Sunday 29th July to Saturday 4th August  ~ 10am - 4.45pm daily

 

Now in its ninth year, this exhibition celebrates the creative talent of the Dean Prior group of artists. Centred on studies of the figure produced throughout the year, the work on display represents the individual artist’s responses to the live model.

The variety and originality of work produced by the Dean Prior artists makes this an exhibition not to be missed.

 

 

All work will be for sale.

 

deanpriorlifegroup.blogspot.co.uk

deanpriorlifegroup@gmail.com

Into the Light

Arthur Glendinning

 

Monday 6th August to Saturday 11th August  ~ 10am - 4.45pm daily

 

An exhibition of acrylic on canvas paintings by Arthur Glendinning.

Tor to Shore

Clare Jenkinson, Alan Gregory, Chris Pitman

 

Monday 13th August to Saturday 18th August  ~ 10am - 4.45pm daily (4pm Saturday)

 

Following last year’s successful “Power of Three” Exhibition at the Artizan Gallery, Torquay, the “Teign Three” artists, Clare Jenkinson, Alan Gregory and Chris Pitman, present a second exhibition together.

The theme of this year’s exhibition owes much to local poet Alice Oswald’s Dart collection, as they are exploring the life of a river as it flows from source to sea, from Tor to Shore:  moorland; river banks; pebble-beds; estuary; cliff-edge; and shoreline.  Individually in their work there is often a focus on boats, jetties, the particular buildings that have evolved along the water's edge, the effects of light on water, sky and sea, and the shapes and patterns that water creates.  This joint project brings their different responses to the subject together. 

These responses vary from Clare’s expressionistic colourist approach to the subject, which shows a fascination with the reflections created in the water by the surroundings and movement along and through the river, through Alan’s impressionistic explorations of the dramatic interactions between sky and landscape, through to Chris’s “painterly realist” style with it’s particular interests in boats and waterside architecture.  These different interpretations of a unified theme should provide interest for art lovers of different persuasions.

Universal Language

Charles Somerton

 

Monday 20th August to Saturday 25th August  ~ 10am - 4.45pm daily

 

In the modern age we consider our race to be ultra-connected; through the sharing of an unfathomable quantity of information over the internet, but how much of that communication can be understood by every human being?  How much of that information is bound by the culture within which it was created?  On a basic level, verbal and written language inhibits mass comprehension and translation is a sophisticated but slow form of Chinese whispers.  Loneliness is an epidemic and few of us even know our neighbours names.  We have allowed our sense of community to be wrung out of us by the capitalist machine.  Furthermore we allow the machine to give us a false sense of our connection to each other.
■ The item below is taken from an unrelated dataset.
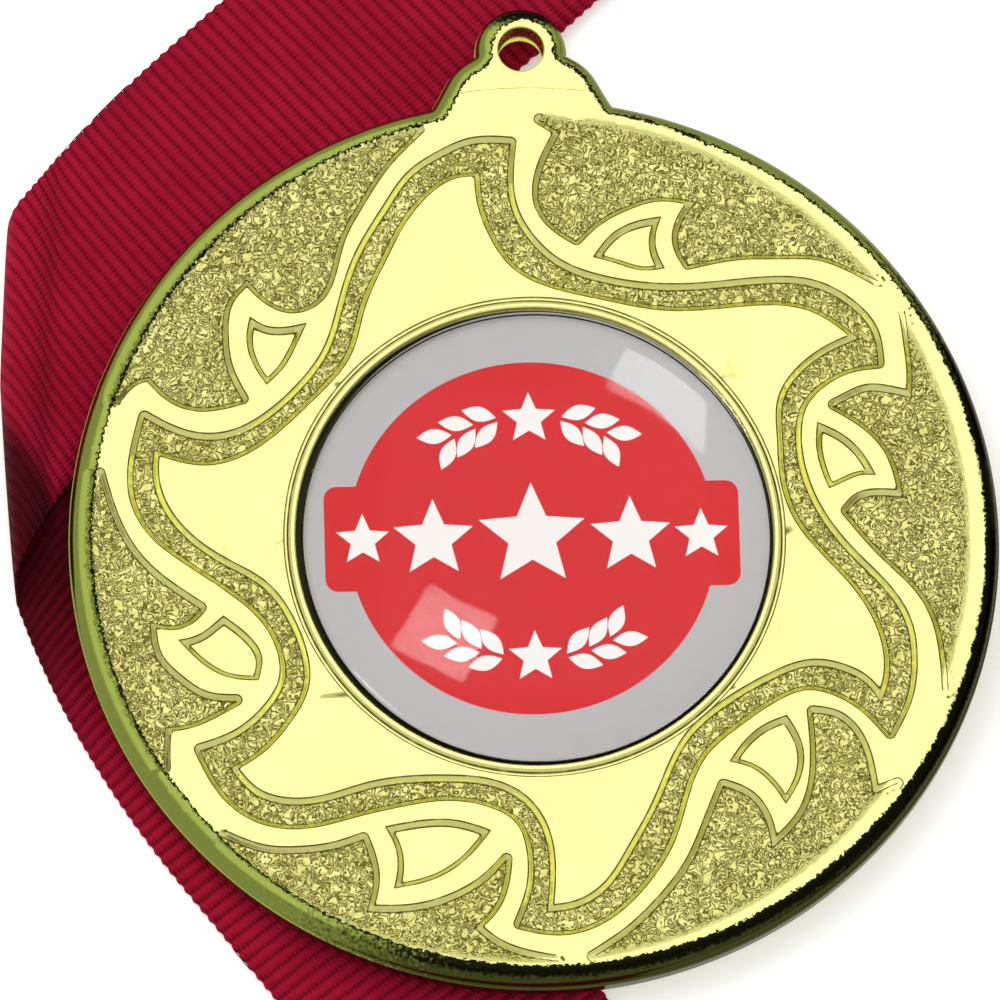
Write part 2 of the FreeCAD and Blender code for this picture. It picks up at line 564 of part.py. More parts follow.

It is true that a picture speaks a thousand words; however if a representational painting or photograph is symbolic or intended to illustrate a narrative then that is not necessarily communicated by viewing alone.  An abstract image that has been created to an elusive intellectual concept can prove to be even more difficult to discern.  Likewise, the lyrics of a song are also a locked box to anyone who does not know the language in which it is sung.  However, instrumental music is universal and could wash over a crowd of people that are completely incapable of communicating with each other verbally and unite them in rhythm.

In the visual arts I believe that abstract painting also has the highest potential to be a universal language.  True abstraction is beyond description in words, have you ever heard a plausible description of Love?  The critique of abstract painting is often reduced to a soulless analysis of colour and compositional relationships or it is regarded that the concept behind the work is more important than the artwork itself.

I paint intuitively and spontaneously with geometry as my shepherd; in the hope of creating works that people can connect to in a silent conversation, regardless of their cultural heritage.  Art should be universally inclusive.